• Dataset entries:
----------

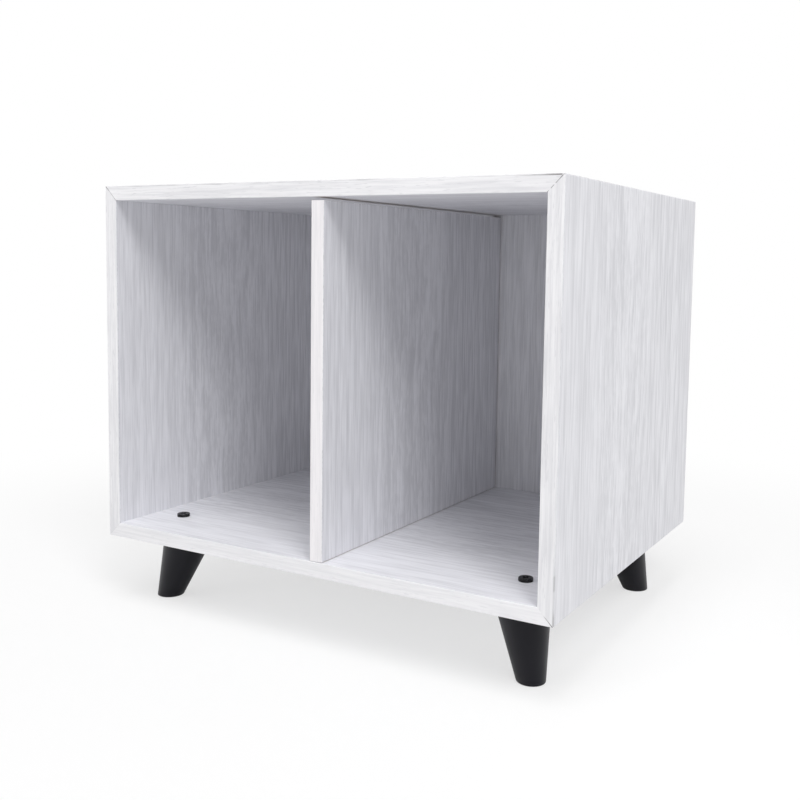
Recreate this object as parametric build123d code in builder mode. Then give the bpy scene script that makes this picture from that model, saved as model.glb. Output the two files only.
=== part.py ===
from build123d import *
import os

# Disc storage cabinet: an open-fronted box of thin laminated board on four splayed legs, with
# one loose upright divider. Millimetres, +Z up, the open front faces -Y. The origin lies under
# the middle of the box, on the plane that the feet stand on.

os.makedirs("parts", exist_ok=True)

# Box of laminated board
box_width = 208.0
box_depth = 158.0
box_height = 150.0
board_thickness = 6.0
corner_radius = 0.5

# Bands glued over the front and rear edges of the boards
band_thickness = 0.5
band_rounding = 0.25

# Back panel, slid into a groove that runs round the inside of the box
back_thickness = 3.0
back_setback = 5.0
groove_depth = 2.5
groove_play = 0.1
back_edge_play = 0.3

# Loose divider
divider_thickness = 5.6
divider_offset = 6.1
divider_front_recess = 0.3
divider_top_gap = 1.3
divider_floor_play = 0.2
divider_back_play = 0.6

# Legs: the axis meets the box at the insets and leans outwards by the splays
leg_height = 29.4
leg_top_radius = 11.0
leg_foot_radius = 5.4
leg_inset_x = 22.8
leg_inset_y = 25.4
leg_splay_x = 6.9
leg_splay_y = 5.8
leg_wall = 1.6
leg_sole = 3.0
leg_foot_rounding = 0.35

# Screw that holds each leg. It stands outwards of the middle of the leg's top, so that its boss
# comes down in the middle of the leaning leg.
screw_offset_x = 2.1
screw_offset_y = 2.1
screw_radius = 1.5
screw_length = 16.0
screw_end_chamfer = 0.4
screw_end_play = 0.5
screw_thread_play = 0.05
screw_hole_play = 0.2
screw_head_radius = 2.75
screw_head_height = 1.3
screw_head_rounding = 0.3
recess_length = 3.0
recess_width = 0.8
recess_depth = 0.9
recess_taper = 15.0

# Screw boss and ribs inside each leg, and the peg that stops the leg from turning
boss_wall = 1.7
boss_depth = 12.5
rib_thickness = 1.2
peg_radius = 1.2
peg_height = 2.4
peg_reach = 6.6
peg_boss_wall = 0.8
peg_play = 0.1

# Pad let into the underside of each foot
pad_radius = 4.0
pad_thickness = 1.2
pad_proud = 0.2
pad_play = 0.1
pad_rounding = 0.1

# Levels and faces worked out from the sizes above
floor_level = leg_height + board_thickness
ceiling_level = leg_height + box_height - board_thickness
middle_level = leg_height + box_height / 2
inner_width = box_width - 2 * board_thickness
front_face = -box_depth / 2
rear_face = box_depth / 2
back_rear = rear_face - back_setback
back_front = back_rear - back_thickness
boss_radius = screw_radius + screw_thread_play + boss_wall
peg_boss_radius = peg_radius + peg_boss_wall

# Each board of the box has a plane on the middle of its outer face: x along the board's
# length, y to the rear, z outwards.
board_sides = {
    "top": (Plane((0, 0, leg_height + box_height), x_dir=(1, 0, 0), z_dir=(0, 0, 1)), box_width),
    "bottom": (Plane((0, 0, leg_height), x_dir=(-1, 0, 0), z_dir=(0, 0, -1)), box_width),
    "left": (Plane((-box_width / 2, 0, middle_level), x_dir=(0, 0, 1), z_dir=(-1, 0, 0)), box_height),
    "right": (Plane((box_width / 2, 0, middle_level), x_dir=(0, 0, -1), z_dir=(1, 0, 0)), box_height),
}
panel_names = {
    "top": "top_panel",
    "bottom": "bottom_panel",
    "left": "left_side_panel",
    "right": "right_side_panel",
}

# The box's outline seen from the front, on the plane of its front edges, facing the rear
outline_plane = Plane((0, front_face, middle_level), x_dir=(1, 0, 0), z_dir=(0, 1, 0))

# Each leg is named for its corner, with the outward direction along X and Y
leg_corners = {
    "front_left": (-1, -1),
    "front_right": (1, -1),
    "rear_left": (-1, 1),
    "rear_right": (1, 1),
}


def leg_centre(out_x, out_y, level):
    """The point of a leg's axis at a level above the ground."""
    lean = (leg_height - level) / (leg_height - pad_proud)
    x = box_width / 2 - leg_inset_x + leg_splay_x * lean
    y = box_depth / 2 - leg_inset_y + leg_splay_y * lean
    return Vector(out_x * x, out_y * y, level)


def screw_point(out_x, out_y):
    """Where a leg's screw passes through the bottom panel, seen from above."""
    top = leg_centre(out_x, out_y, leg_height)
    return (top.X + out_x * screw_offset_x, top.Y + out_y * screw_offset_y)


def peg_point(out_x, out_y):
    """Where a leg's peg enters the bottom panel: on the screw's diagonal, towards the box's middle."""
    x, y = screw_point(out_x, out_y)
    step = peg_reach / 2**0.5
    return (x - out_x * step, y - out_y * step)


def leg_cone(out_x, out_y, wall, lowest):
    """A leg's leaning round taper, thinner all round by a wall, cut level at its lowest and at the box."""
    foot = leg_centre(out_x, out_y, pad_proud)
    axis = leg_centre(out_x, out_y, leg_height) - foot
    taper = (leg_top_radius - leg_foot_radius) / axis.length
    overrun = leg_top_radius / 2
    with BuildPart() as cone:
        with Locations(Plane(foot, z_dir=axis).offset(-overrun)):
            Cone(
                leg_foot_radius - wall - taper * overrun,
                leg_top_radius - wall + taper * overrun,
                axis.length + 2 * overrun,
                align=(Align.CENTER, Align.CENTER, Align.MIN),
            )
        split(bisect_by=Plane.XY.offset(leg_height), keep=Keep.BOTTOM)
        split(bisect_by=Plane.XY.offset(lowest), keep=Keep.TOP)
    return cone.part


def section_plane(side, length):
    """The plane across a board's left end: x to the rear, y outwards, z along the board."""
    end = side.from_local_coords(Vector(-length / 2, 0, 0))
    return Plane(end, x_dir=side.y_dir, z_dir=side.x_dir)


def mitre_planes(side, length):
    """The two 45 degree planes at a board's ends, each facing the offcut."""
    planes = []
    for end in (-1, 1):
        corner = side.from_local_coords(Vector(end * length / 2, 0, 0))
        outwards = side.x_dir * end - side.z_dir
        planes.append(Plane(corner, x_dir=side.y_dir, z_dir=outwards))
    return planes


# Boards of the box: top, bottom, left and right
for place, (side, length) in board_sides.items():
    panel_depth = box_depth - 2 * band_thickness
    groove_width = back_thickness + 2 * groove_play
    groove_middle = (back_front + back_rear) / 2
    with BuildPart() as panel:
        with BuildSketch(section_plane(side, length)):
            with Locations((0, -board_thickness / 2)):
                Rectangle(panel_depth, board_thickness)
            with Locations((groove_middle, -board_thickness)):
                Rectangle(groove_width, 2 * groove_depth, mode=Mode.SUBTRACT)
        extrude(amount=length)
        for mitre in mitre_planes(side, length):
            split(bisect_by=mitre, keep=Keep.BOTTOM)
        with BuildSketch(outline_plane):
            RectangleRounded(box_width, box_height, corner_radius)
        extrude(amount=box_depth, mode=Mode.INTERSECT)
        if place == "bottom":
            with BuildSketch(Plane.XY.offset(leg_height)):
                with Locations(*[screw_point(*outward) for outward in leg_corners.values()]):
                    Circle(screw_radius + screw_hole_play)
            extrude(amount=board_thickness, mode=Mode.SUBTRACT)
            with BuildSketch(Plane.XY.offset(leg_height)):
                with Locations(*[peg_point(*outward) for outward in leg_corners.values()]):
                    Circle(peg_radius + peg_play)
            extrude(amount=peg_height + peg_play, mode=Mode.SUBTRACT)
    name = panel_names[place]
    panel.part.label = name
    export_step(panel.part, f"parts/{name}.step")

# Edge bands: a strip on the front and the rear edge of each board, mitred like the board
for place, (side, length) in board_sides.items():
    for end, facing in (("front", -1), ("rear", 1)):
        band_middle = facing * (box_depth - band_thickness) / 2
        exposed_face = facing * box_depth / 2
        with BuildPart() as band:
            with BuildSketch(section_plane(side, length)) as band_section:
                with Locations((band_middle, -board_thickness / 2)):
                    Rectangle(band_thickness, board_thickness)
                exposed_corners = band_section.vertices().filter_by_position(
                    Axis.X, exposed_face - band_rounding, exposed_face + band_rounding
                )
                fillet(exposed_corners, band_rounding)
            extrude(amount=length)
            for mitre in mitre_planes(side, length):
                split(bisect_by=mitre, keep=Keep.BOTTOM)
            with BuildSketch(outline_plane):
                RectangleRounded(box_width, box_height, corner_radius)
            extrude(amount=box_depth, mode=Mode.INTERSECT)
        name = f"{place}_{end}_edge_band"
        band.part.label = name
        export_step(band.part, f"parts/{name}.step")

# Back panel: stands on the floor of the bottom groove, with play at its top and sides
back_width = inner_width + 2 * (groove_depth - back_edge_play)
back_bottom = floor_level - groove_depth
back_top = ceiling_level + groove_depth - back_edge_play
with BuildPart() as back_panel:
    with BuildSketch(Plane((0, back_front, (back_bottom + back_top) / 2), x_dir=(1, 0, 0), z_dir=(0, 1, 0))):
        Rectangle(back_width, back_top - back_bottom)
    extrude(amount=back_thickness)
back_panel.part.label = "back_panel"
export_step(back_panel.part, "parts/back_panel.step")

# Divider: a loose board between floor and ceiling, with a band on its front edge
divider_bottom = floor_level + divider_floor_play
divider_top = ceiling_level - divider_top_gap
divider_height = divider_top - divider_bottom
divider_front = front_face + divider_front_recess
divider_rear = back_front - divider_back_play
divider_base = Plane((divider_offset, 0, divider_bottom))
board_front = divider_front + band_thickness
with BuildPart() as divider_panel:
    with BuildSketch(divider_base):
        with Locations((0, (board_front + divider_rear) / 2)):
            Rectangle(divider_thickness, divider_rear - board_front)
    extrude(amount=divider_height)
    upright_rear_edges = divider_panel.edges().filter_by(Axis.Z).group_by(Axis.Y)[-1]
    fillet(upright_rear_edges, band_rounding)
divider_panel.part.label = "divider_panel"
export_step(divider_panel.part, "parts/divider_panel.step")

with BuildPart() as divider_front_edge_band:
    with BuildSketch(divider_base):
        with Locations((0, divider_front + band_thickness / 2)):
            Rectangle(divider_thickness, band_thickness)
    extrude(amount=divider_height)
    upright_front_edges = divider_front_edge_band.edges().filter_by(Axis.Z).group_by(Axis.Y)[0]
    fillet(upright_front_edges, band_rounding)
divider_front_edge_band.part.label = "divider_front_edge_band"
export_step(divider_front_edge_band.part, "parts/divider_front_edge_band.step")

# Legs, each with its pad and screw
for corner, (out_x, out_y) in leg_corners.items():
    leg_foot = Plane(leg_centre(out_x, out_y, pad_proud))
    outside = leg_cone(out_x, out_y, 0, pad_proud)
    inside = leg_cone(out_x, out_y, leg_wall, pad_proud + leg_sole)
    screw_x, screw_y = screw_point(out_x, out_y)
    screw_plane = Plane((screw_x, screw_y, leg_height))
    peg_x, peg_y = peg_point(out_x, out_y)
    peg_plane = Plane((peg_x, peg_y, leg_height))

    # Hollow of the leg: everything inside the wall but the boss, its cross of ribs and the peg's boss
    with BuildPart() as leg_core:
        add(inside)
        with BuildSketch(screw_plane):
            Circle(boss_radius)
            Rectangle(4 * leg_top_radius, rib_thickness, rotation=45)
            Rectangle(4 * leg_top_radius, rib_thickness, rotation=-45)
        extrude(amount=-boss_depth, mode=Mode.SUBTRACT)
        with BuildSketch(peg_plane):
            Circle(peg_boss_radius)
        extrude(amount=-boss_depth, mode=Mode.SUBTRACT)

    with BuildPart() as leg:
        add(outside)
        fillet(leg.edges().group_by(Axis.Z)[0], leg_foot_rounding)
        add(leg_core.part, mode=Mode.SUBTRACT)
        with BuildSketch(screw_plane):
            Circle(screw_radius + screw_thread_play)
        extrude(amount=-(screw_length - board_thickness + screw_end_play), mode=Mode.SUBTRACT)
        with BuildSketch(leg_foot):
            Circle(pad_radius + pad_play)
        extrude(amount=pad_thickness - pad_proud, mode=Mode.SUBTRACT)
        with BuildSketch(peg_plane):
            Circle(peg_radius)
        extrude(amount=peg_height)
    name = f"{corner}_leg"
    leg.part.label = name
    export_step(leg.part, f"parts/{name}.step")

    with BuildPart() as foot_pad:
        with BuildSketch(leg_foot.offset(-pad_proud)):
            Circle(pad_radius)
        extrude(amount=pad_thickness)
        fillet(foot_pad.edges().group_by(Axis.Z)[0], pad_rounding)
    name = f"{corner}_foot_pad"
    foot_pad.part.label = name
    export_step(foot_pad.part, f"parts/{name}.step")

    head_plane = Plane((screw_x, screw_y, floor_level))
    with BuildPart() as screw:
        with BuildSketch(head_plane):
            Circle(screw_radius)
        extrude(amount=-screw_length)
        chamfer(screw.edges().group_by(Axis.Z)[0], screw_end_chamfer)
        with BuildSketch(head_plane):
            Circle(screw_head_radius)
        extrude(amount=screw_head_height)
        fillet(screw.edges().group_by(Axis.Z)[-1], screw_head_rounding)
        with BuildSketch(head_plane.offset(screw_head_height)):
            Rectangle(recess_length, recess_width)
            Rectangle(recess_width, recess_length)
        extrude(amount=-recess_depth, taper=recess_taper, mode=Mode.SUBTRACT)
    name = f"{corner}_leg_screw"
    screw.part.label = name
    export_step(screw.part, f"parts/{name}.step")
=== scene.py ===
import math

import bpy
from bpy.props import FloatProperty, FloatVectorProperty, IntProperty, PointerProperty
from mathutils import Matrix, Vector


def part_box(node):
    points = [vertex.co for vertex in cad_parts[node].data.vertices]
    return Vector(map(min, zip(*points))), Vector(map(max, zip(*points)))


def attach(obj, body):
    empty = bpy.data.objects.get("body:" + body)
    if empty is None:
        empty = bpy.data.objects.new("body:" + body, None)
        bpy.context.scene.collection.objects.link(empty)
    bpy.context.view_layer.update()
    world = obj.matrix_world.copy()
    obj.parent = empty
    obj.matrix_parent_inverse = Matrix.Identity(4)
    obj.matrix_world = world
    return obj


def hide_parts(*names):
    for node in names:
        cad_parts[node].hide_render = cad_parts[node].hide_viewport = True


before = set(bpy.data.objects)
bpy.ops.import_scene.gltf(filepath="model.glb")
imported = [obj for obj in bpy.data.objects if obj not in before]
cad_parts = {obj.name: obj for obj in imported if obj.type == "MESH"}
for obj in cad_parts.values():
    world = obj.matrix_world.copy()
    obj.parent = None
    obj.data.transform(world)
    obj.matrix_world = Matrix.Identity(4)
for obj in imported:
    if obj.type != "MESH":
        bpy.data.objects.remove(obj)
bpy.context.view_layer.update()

bl_info = {
    "name": "Disc storage cabinet",
    "version": (1, 0, 0),
    "blender": (4, 5, 0),
    "location": "3D View > Sidebar > Cabinet",
    "description": "Finishes, moulded legs, screws and pads of an open-fronted disc storage cabinet",
    "category": "Object",
}

MM = 0.001
CABINET = "cabinet"

# Each leg is named for its corner, with the outward direction along X and Y
CORNERS = {
    "front_left": (-1, -1),
    "front_right": (1, -1),
    "rear_left": (-1, 1),
    "rear_right": (1, 1),
}

# The direction of the grain on each side's edge bands, and its strength beside the boards' own
BANDS = {
    "top": ("X", 0.8),
    "bottom": ("X", 0.5),
    "left": ("Z", 0.8),
    "right": ("Z", 0.8),
}

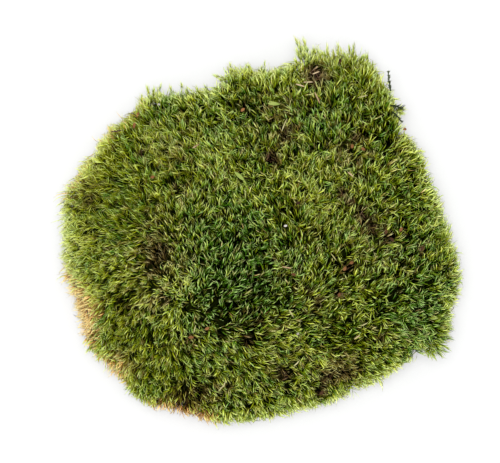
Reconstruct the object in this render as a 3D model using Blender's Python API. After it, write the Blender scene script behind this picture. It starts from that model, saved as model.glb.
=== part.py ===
"""A patch of dried mood moss, laid flat: one cushion of windswept tufts that splay out from its
crown, cut flat underneath, with the forest litter that is caught in it.

Frame: metres, +Z up. The cushion rests on Z = 0 and the middle of its box is on the Z axis.
Seen from above, +X is to the right and +Y is away from the viewer.
"""

import math
import random

import bpy
import bmesh
from mathutils import Matrix, Vector, geometry
from mathutils.bvhtree import BVHTree

MM = 0.001

# Driving dimensions, in millimetres and degrees

# How far the leaf tips reach from the Z axis: (direction, reach)
REACH = (
    (0, 171), (10, 164), (20, 161), (30, 162), (38, 160), (45, 171), (53, 179), (61, 185), (68, 175),
    (75, 171), (81, 155), (90, 149), (101, 153), (108, 138), (114, 143), (121, 149), (129, 163),
    (139, 163), (148, 170), (158, 175), (169, 182), (180, 179), (191, 181), (202, 179), (214, 185),
    (225, 183), (235, 186), (246, 176), (257, 175), (268, 169), (280, 163), (292, 165), (302, 166),
    (310, 170), (317, 175), (323, 181), (330, 192), (338, 186), (349, 183),
)
CROWN = Vector((-23, -47))  # the highest point, from which the shoots splay
SHOULDER_Z = 34  # where the top rounds over into the side
CROWN_RISE = 15  # how much higher the crown is than the shoulder
BELLY_Z = 16  # the height at which the cushion is widest
EDGE_ROUND = 28  # how far in from the belly the rounding begins
FOOT_INSET = 8  # how far the cut foot lies inside the belly
LUMP = 4.0  # swelling of the top

TUFT_SPACING = 11.2
TUFT_JITTER = 0.24  # as a share of the spacing
TUFT_HEIGHT = 8.5
TUFT_LEAN = 6.0
SWIRL = 25  # how far the lean is turned to the left of the way out from the crown
SHAGGY_SIDE = 55  # the direction from the crown in which the tufts are longest
SHAGGINESS = 0.22  # and how much longer they are there, and shorter on the far side
RIM_TUFT = 7.5  # how far the rim's tufts stand out of the belly
FOOT_STEP = 11.0  # spacing of the points around the cut foot
LOWEST_TIP = 1.5

LITTER_GAP = 0.5
SEED = 7

MOSS_GREEN = (0.105, 0.135, 0.022)
NEEDLE_TAN = (0.42, 0.22, 0.12)
STRAW_PALE = (0.55, 0.50, 0.24)
SCALE_RED = (0.38, 0.09, 0.035)
SCALE_BROWN = (0.16, 0.06, 0.03)
FLECK_WHITE = (0.72, 0.68, 0.55)
LEAF_GREEN = (0.30, 0.42, 0.12)
TWIG_BROWN = (0.10, 0.055, 0.03)
SPRIG_GREEN = (0.035, 0.055, 0.02)


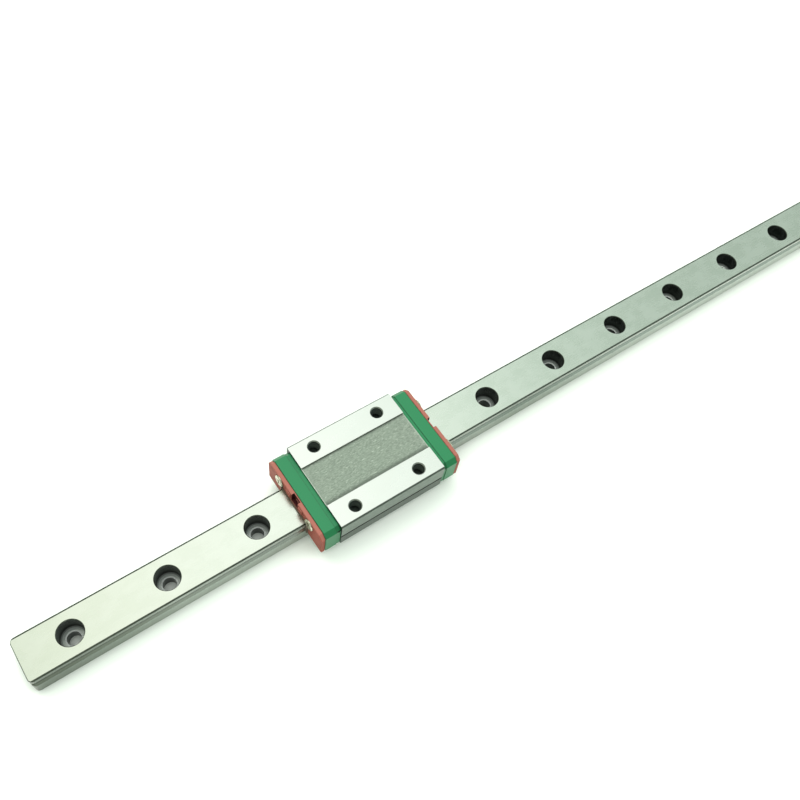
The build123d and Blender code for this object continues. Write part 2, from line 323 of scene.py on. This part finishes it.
def rail_side(steel, grind, in_groove):
    """Drawn steel: a land above and below the ball groove, with fine dark lines of painted shade
    along the groove.
    """
    upper_land = steel.mix(grind, colour(0.16, 0.185, 0.16), colour(0.28, 0.315, 0.27))
    lower_land = steel.mix(grind, colour(0.20, 0.23, 0.20), colour(0.36, 0.405, 0.35))
    groove = steel.mix(grind, colour(0.25, 0.285, 0.25), colour(0.39, 0.43, 0.38))
    side = steel.mix(steel.step_mm(steel.height, *RAIL_LAND_BAND), lower_land, upper_land)
    side = steel.mix(in_groove, side, groove)
    # Painted shade: dark lines where the groove and its lip shade the side
    groove_shade_lines = steel.math(
        "MAXIMUM",
        steel.near(steel.height, *RAIL_UPPER_LINE),
        steel.near(steel.height, *RAIL_LOWER_LINE),
    )
    side = steel.wash(side, colour(0.04, 0.045, 0.04), where=groove_shade_lines, strength=0.5)
    # Painted light: the sides are paler beside the carriage and towards the rear, standing in for
    # brighter reflections
    rear_painted_light = steel.math("MULTIPLY", steel.step_mm(steel.along, *RAIL_REAR_BAND), REAR_PAINTED_LIGHT)
    carriage_painted_light = steel.both(
        steel.step_mm(steel.along, *RAIL_PALE_START_BAND),
        steel.step_mm(steel.along, *RAIL_PALE_END_BAND),
    )
    carriage_painted_light = steel.math("MULTIPLY", carriage_painted_light, CARRIAGE_PAINTED_LIGHT)
    painted_light_share = steel.math("MAXIMUM", rear_painted_light, carriage_painted_light)
    side = steel.mix(painted_light_share, side, colour(0.75, 0.78, 0.74))
    # A painted dark reflection in a line under the bevel, towards the rear only
    bevel_dark_reflection = steel.both(
        steel.near(steel.height, *RAIL_BEVEL_LINE),
        steel.step_mm(steel.along, *RAIL_BEVEL_LINE_BAND),
    )
    side = steel.wash(side, colour(0.06, 0.07, 0.05), where=bevel_dark_reflection, strength=0.7)
    # Painted shade: a darker patch at the front end
    near_end_shade = steel.math("SUBTRACT", 1.0, steel.step_mm(steel.along, *RAIL_NEAR_END_SHADE_BAND))
    side = steel.wash(side, colour(0.05, 0.05, 0.04), where=near_end_shade, strength=0.3)
    return steel.mix(steel.step(steel.endways, *RAIL_END), side, colour(0.12, 0.125, 0.105))


def rail_bore(steel, radius):
    """A counterbored hole: dull wall darkened with painted shade, turned floor, painted highlight on
    the edge round the bolt hole.
    """
    flat_floor = steel.step(steel.upward, *LEVEL)
    # Painted highlight: the sloped edge round the bolt hole mirrors the bright sky
    edge_highlight = steel.math("SUBTRACT", steel.step(steel.upward, *HALF_UP), flat_floor)
    rings = steel.step(steel.noise_along(radius, TURNING_GRAIN), 0.35, 0.65)
    bore = steel.mix(flat_floor, colour(0.040, 0.052, 0.046), colour(0.13, 0.15, 0.14))
    bore = steel.mix(steel.both(flat_floor, rings), bore, colour(0.36, 0.39, 0.37))
    shaded_rim = steel.step_mm(radius, *COUNTERBORE_SHADE_BAND)
    bore = steel.wash(bore, colour(0.016, 0.02, 0.017), where=shaded_rim, strength=0.75)
    return steel.mix(edge_highlight, bore, colour(0.70, 0.74, 0.72))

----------

• What you have to do: Exactly and exclusively, reproduce the lines that start at the line containing "Reconstruct the object" and end at the line containing "# Driving dimensions, in", inclusive of both.

• Task answer:
Reconstruct the object in this render as a 3D model using Blender's Python API. After it, write the Blender scene script behind this picture. It starts from that model, saved as model.glb.
=== part.py ===
"""A patch of dried mood moss, laid flat: one cushion of windswept tufts that splay out from its
crown, cut flat underneath, with the forest litter that is caught in it.

Frame: metres, +Z up. The cushion rests on Z = 0 and the middle of its box is on the Z axis.
Seen from above, +X is to the right and +Y is away from the viewer.
"""

import math
import random

import bpy
import bmesh
from mathutils import Matrix, Vector, geometry
from mathutils.bvhtree import BVHTree

MM = 0.001

# Driving dimensions, in millimetres and degrees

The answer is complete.